A worker's spouse may be entitled to continued
coverage under the worker's group health plan after divorce even if
the worker, in anticipation of the divorce, had eliminated her
coverage.
This issue was recently addressed on December 30,
2002 in Internal Revenue Service Revenue Ruling 2002-88. In that
matter, an employer whose group health plan was subject to COBRA,
allowed eligible workers to elect coverage for themselves and their
spouses. A worker who had elected coverage for his spouse is able to
notify the plan to eliminate the spouse's coverage and the spouse's
coverage will terminate as of the end of the month in which the notice
is provided.
Under the terms of group health plans usually this
means that the spouse will lose eligibility for coverage on the date
of the divorce from the worker since she is no longer enrolled in the
plan.
COBRA provides that a worker's spouse enrolled in
the plan as of the date of divorce gets notice that she is provided an
opportunity to personally pay the premium for her coverage under the
group health plan and thereafter continue coverage, usually up to
thirty-six months, from the date of the divorce.
The employer must be notified within 60 days of the
divorce for the employer to be obligated to offer continued coverage.
In this matter, the employer was so notified.

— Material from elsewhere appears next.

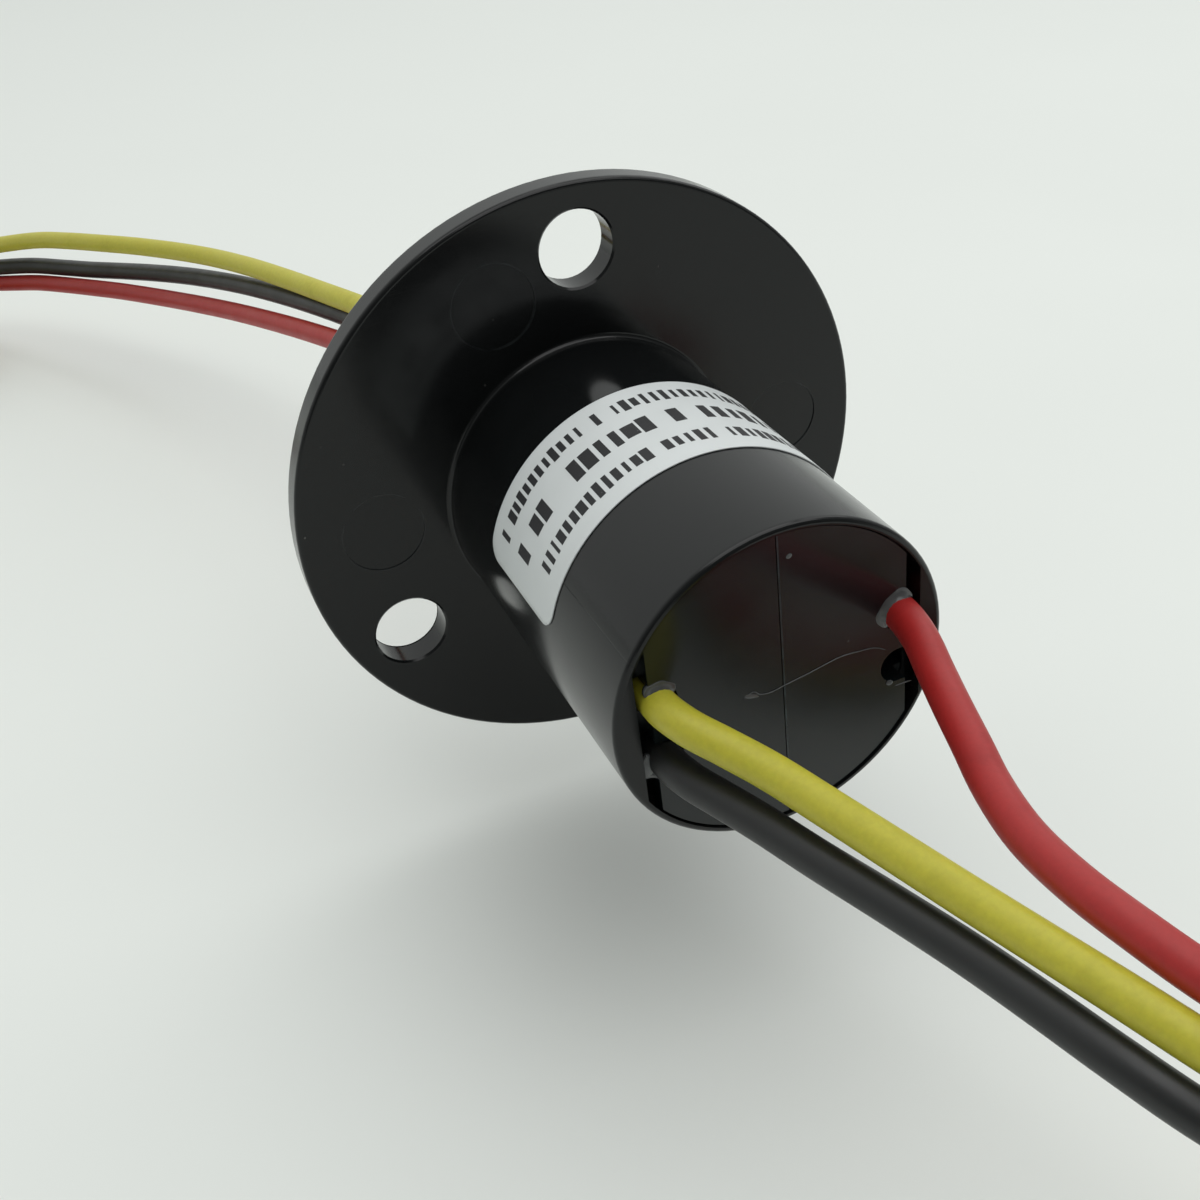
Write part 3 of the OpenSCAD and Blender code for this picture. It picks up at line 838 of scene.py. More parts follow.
@dataclass(frozen=True)
class LeadWire:
    """One lead wire from its exit to its stripped end in the coil.

    Attributes:
        circuit: its circuit.
        body: the body that it rides on.
        route: points from the exit to the coil, in millimetres.
        coil: the coil that takes the rest of it.
        row: its level in the coil.
        takes_coil: whether it also replaces the CAD node of the coil.
        length: its whole length in millimetres.
        tip_l: length of its stripped end.
        conductor_r: radius of its bare conductor.
    """

    circuit: Circuit
    body: Body
    route: tuple[Place, ...]
    coil: WoundCoil
    row: int
    takes_coil: bool = False
    length: float = 250.0
    tip_l: float = 5.5
    conductor_r: float = 0.5

    def exit_heading(self) -> Vector:
        """Way in which the wire leaves its exit."""
        return Vector((0, -1 if self.body is Body.STATOR else 1, 0))

    def line(self) -> list[Vector]:
        """Points of the whole wire, in millimetres."""
        cuts = 3
        route = [Vector(p) for p in self.route]
        landing = self.coil.turns(self.row, 4 * WIRE_D)
        free = smooth_line([*route, *landing], self.exit_heading(), cuts)[:cuts * len(route) + 1]
        used = run_length(smooth_line(free, self.exit_heading(), 4))
        return [*free[:-1], *self.coil.turns(self.row, self.length - used)]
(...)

This continued coverage
can obviously be a major benefit to the worker's ex-spouse if she does
not have insurance through her own employer because the premium paid
under a group health plan is generally much less than if the worker's
ex-spouse was to try to negotiate a premium for health insurance as an
individual.
If the employer fails to comply with the COBRA
continued coverage requirement, the Internal Revenue Code imposes an
excise tax against the employer. Therefore, the IRS is involved in
COBRA enforcement issues.
In this IRS Ruling, the IRS found that where the
worker had eliminated coverage of his spouse under the group health
plan in anticipation of their divorce, the employer was obligated to
provide notice and the opportunity for the spouse to continue coverage
just as it would have had the spouse still been enrolled in the plan
as of the date of the divorce. In other words, the employer was unable
to deny to the spouse continuation of coverage under the group health
plan.
Employers should be cognizant of this IRS Ruling and not try to
play any technical games by siding with a worker in attempting to deny
COBRA continuation coverage to the worker's ex-spouse.

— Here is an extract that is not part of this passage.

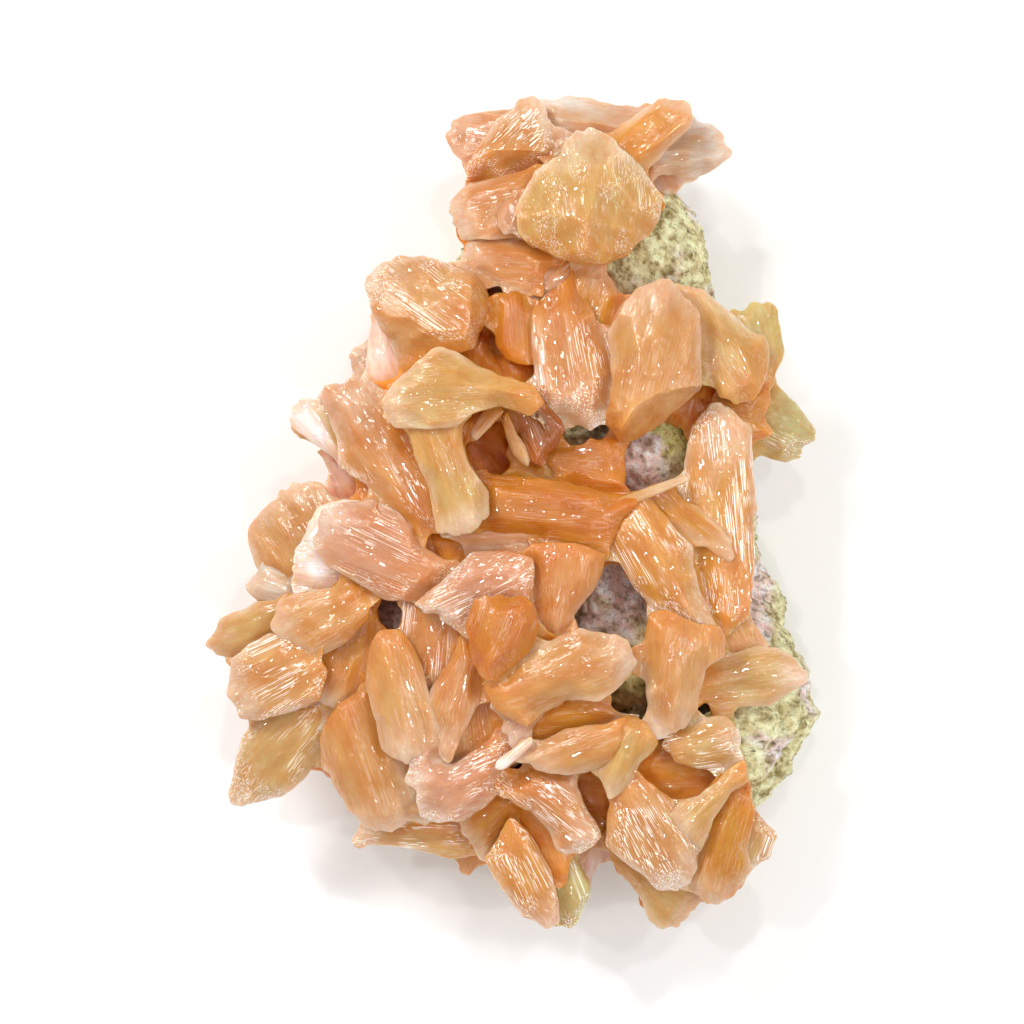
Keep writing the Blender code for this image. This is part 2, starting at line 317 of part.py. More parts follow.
FOOT = [
    ("pale.9", 49, (.05, .05), (2, -38), 6, .9,
     [(-2.9, -42.6), (-2.6, -41.1), (2.2, -37.5), (3.4, -37), (3.4, -38.6), (-1.2, -42.6)], []),
    ("peach.11", 48, (0, 0), (11, -39), 18, .6,
     [(1.6, -40.4), (4.2, -38.2), (9, -35.8), (16, -34.8), (19.2, -33.8), (19, -38), (16, -42),
     (10.6, -43.6),
      (8, -43.5), (4.6, -42.7), (2.6, -41.8)], [[(5, -40.2, .5), (12, -38.6, 1), (16.6, -36.2, .5)]]),
    ("amber.9", 45, (0, 0), (11, -34), 14, .7,
     [(4, -32.6), (8, -30.6), (14.6, -31), (18, -33), (20, -34.4), (14, -36), (8, -37.6), (3, -37)],
     [[(7, -33.4, .6), (14, -33, .5)]]),
    ("cream.4", 46.5, (0, .02), (19, -39), 16, .6,
     [(18.6, -33.4), (22, -34.4), (24.5, -38.3), (21.4, -41.4), (19.8, -44.5), (17.8, -47), (16, -47.7),
      (14, -43.4), (16.4, -39)], [[(18.8, -36.4, .5), (17.4, -42.6, .8)]]),
    ("salmon.8", 42, (0, .02), (7, -47), 18, .6,
     [(-1.2, -46.8), (-.4, -45), (2.2, -42.6), (8.5, -42.8), (11, -46), (12.6, -49.5), (14.8, -53),
      (14.8, -54.4), (12, -56.2), (9, -57), (7.6, -56.4), (6, -53), (3, -49.8), (.4, -48.6)],
     [[(1.8, -45.6, .5), (7, -48, 1.3), (11, -54, .8)]]),
    ("orange.7", 36, (-.04, .08), (2, -55), 14, .6,
     [(-4.6, -57.4), (-2.6, -54.8), (-.4, -50.6), (2.6, -53), (5, -57), (6.9, -60.6), (7.7, -65),
      (7.8, -68), (6.4, -69.8), (5, -69.2), (1.8, -67.7), (-1, -64), (-3, -61.2)],
     [[(-1.6, -58.6, .5), (2.5, -64, 1), (5.4, -67.8, .4)], [(2.2, -56, .5), (5.4, -63, .6)]]),
    ("green.3", 30, (0, .05), (8, -58), 12, .7,
     [(6, -55), (10.3, -57), (12.9, -61.6), (13.2, -63.4), (12.9, -65), (11, -68), (9.9, -69.7),
      (8, -68.6), (6, -64), (4, -58)], [[(9.6, -59.6, .4), (10.4, -66.6, .6)]]),
    ("deep.5", 34, (0, 0), (6, -54), 14, .8,
     [(0, -49), (5, -48), (9, -53), (10, -57.4), (9, -62), (6.6, -61), (3.4, -56)], []),
    ("grey.8", 27, (0, 0), (12, -54), 7, .8, [(10.5, -56.6), (12, -57.5), (14.8, -56), (15.6, -53),
    (12, -52)], []),
    ("peach.12", 41, (0, .05), (20, -52), 20, .55,
     [(15.4, -55.2), (16, -49), (18.4, -45), (21.6, -44), (26, -47), (29, -51), (31.3, -55.6),
      (30.4, -60), (29.4, -62.4), (27.8, -63.2), (24.8, -63.5), (21.2, -60), (18, -57.8)],
     [[(17.6, -50.4, .5), (22.6, -57, 1.3), (25.6, -62, .6)], [(22.4, -47.4, .4), (29, -56, .8)]]),
    ("tan.8", 31, (0, .05), (23, -57), 16, .6,
     [(15.8, -55.4), (17.8, -60.4), (20.6, -63), (23, -68.6), (25, -69.9), (26.4, -69.4), (27.8, -69.6),
      (29, -68.6), (31.9, -65.3), (34.4, -65.4), (34, -60), (28, -56), (20, -54)],
     [[(21.6, -62, .5), (25.6, -67.4, .6)], [(28, -64, .4), (30, -61, .6)]]),
    ("amber.10", 37, (0, .05), (34, -54), 18, .7,
     [(29.2, -62), (31, -56), (33, -50), (36, -45.6), (39.4, -46), (40.5, -50), (39.4, -56), (40, -60),
      (37, -64), (34.4, -65.4), (31.4, -65)], [[(37, -48.6, .5), (33.4, -58.6, .9)]]),
    ("tan.9", 34, (-.03, .04), (38, -54), 16, .6,
     [(37, -47.6), (40.8, -50.2), (44.3, -53.7), (44.3, -54.6), (42.9, -57.9), (41, -59), (38, -61.4),
      (36.4, -64.2), (34.4, -64), (35, -56)], [[(41, -53.4, .4), (38.4, -59, .6)]]),
    ("cream.5", 42.5, (0, .02), (34, -46), 18, .6,
     [(26, -50.2), (28, -47.8), (31, -47), (34, -44.6), (37, -41.6), (38.6, -41), (39.4, -45),
     (36.4, -46.6),
      (33.6, -51), (31.4, -56.2), (28.2, -54.4)], [[(30, -51, .5), (36, -44.4, .6)]]),
    ("tan.10", 41.5, (0, 0), (31, -39), 16, .7,
     [(31, -34.4), (33, -33.9), (36, -33.8), (37.7, -35.6), (38, -38), (37.6, -40.4), (35, -42.4),
      (31.7, -43), (27, -41.6), (25.6, -38.5), (28, -36)], [[(28.6, -38.8, .3), (34, -38, .7)]]),
    ("orange.8", 36, (0, 0), (28, -43), 16, .8,
     [(23.6, -37.6), (28, -36), (31.5, -39), (32.5, -42.5), (36, -42), (34, -47.4), (27, -49), (22, -47.4),
      (19.6, -43)], []),
    ("green.4", 34, (0, .02), (36, -44), 12, .7,
     [(33, -34.4), (37, -34.4), (38, -38), (39.4, -43), (40.3, -48), (39, -51), (35, -47), (34, -40)], []),
]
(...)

This IRS Ruling makes it quite clear that an employer would risk
having imposed upon it in an excise tax under the Internal Revenue
Code if it was to attempt to deny the worker's ex-spouse's continued
COBRA coverage solely because the spouse was no longer a beneficiary
as a result of the worker's previous elimination of her coverage in
anticipation of divorce.
The employer could also face a claim for monetary damages from the
worker's ex-spouse. When in doubt with regards to COBRA coverage
issues, it is well advised that prior to making a decision the
employer contact it's company's legal counsel.